Georgia (Sep 5, 2012)Workshop will bring top judges from the country’s Supreme Court and Court of Appeals

KENNESAW, Ga. (Sept. 5, 2012) — About 35 members of the Nigerian judiciary —  including justices from the West African nation’s highest courts — will attend a four-day workshop at Kennesaw State University designed to encourage the use of alternative dispute resolution in the country’s justice system.

The workshop, hosted by Kennesaw State’s Center for Conflict Management, will expose judges from Nigeria’s Supreme Court, Court of Appeals, Federal High Court and various state courts to the skills, processes, funding, ethics and other issues related to using alternative approaches to resolving conflicts among parties in legal cases.

Workshops sessions are scheduled Sept. 12-15 at the Prillaman Hall, Health Sciences Building, on the Kennesaw State main campus at 1000 Chastain Road, Kennesaw, Ga.

The Honorable Justice John Ajet-Nasam, judge of the Economic and Financial Crimes Court in Accra, Ghana, will deliver a keynote address during the opening ceremony at 9:30 a.m. on Sept. 12.
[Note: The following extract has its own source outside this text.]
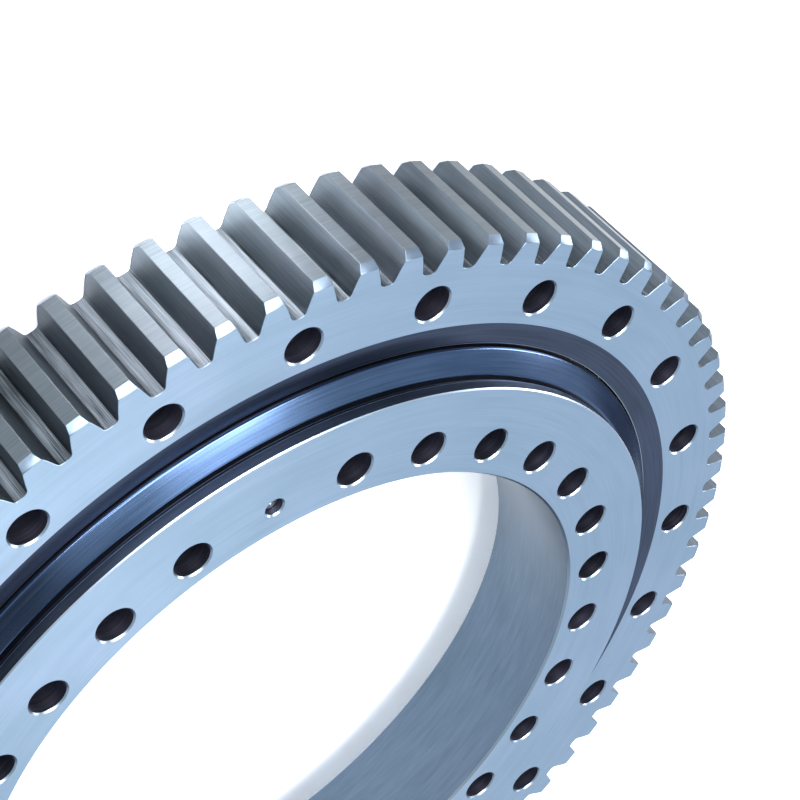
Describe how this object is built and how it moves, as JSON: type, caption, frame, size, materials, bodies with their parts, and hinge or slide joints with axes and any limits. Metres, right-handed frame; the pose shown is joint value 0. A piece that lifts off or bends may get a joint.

The purpose of the workshop, according to Akanmu Adebayo, director of the Center for Conflict Management at Kennesaw State, is to promote the integration of alternative dispute resolution (ADR) into Nigeria’s court systems and to develop the knowledge and skills necessary to implement court-connected ADR programs in the West African nation.

ADR, which includes mediation and arbitration of conflicts through effective communication and negotiation, provides non-adversarial approaches to resolving conflicts amicably and peacefully, without the use of guns and violence.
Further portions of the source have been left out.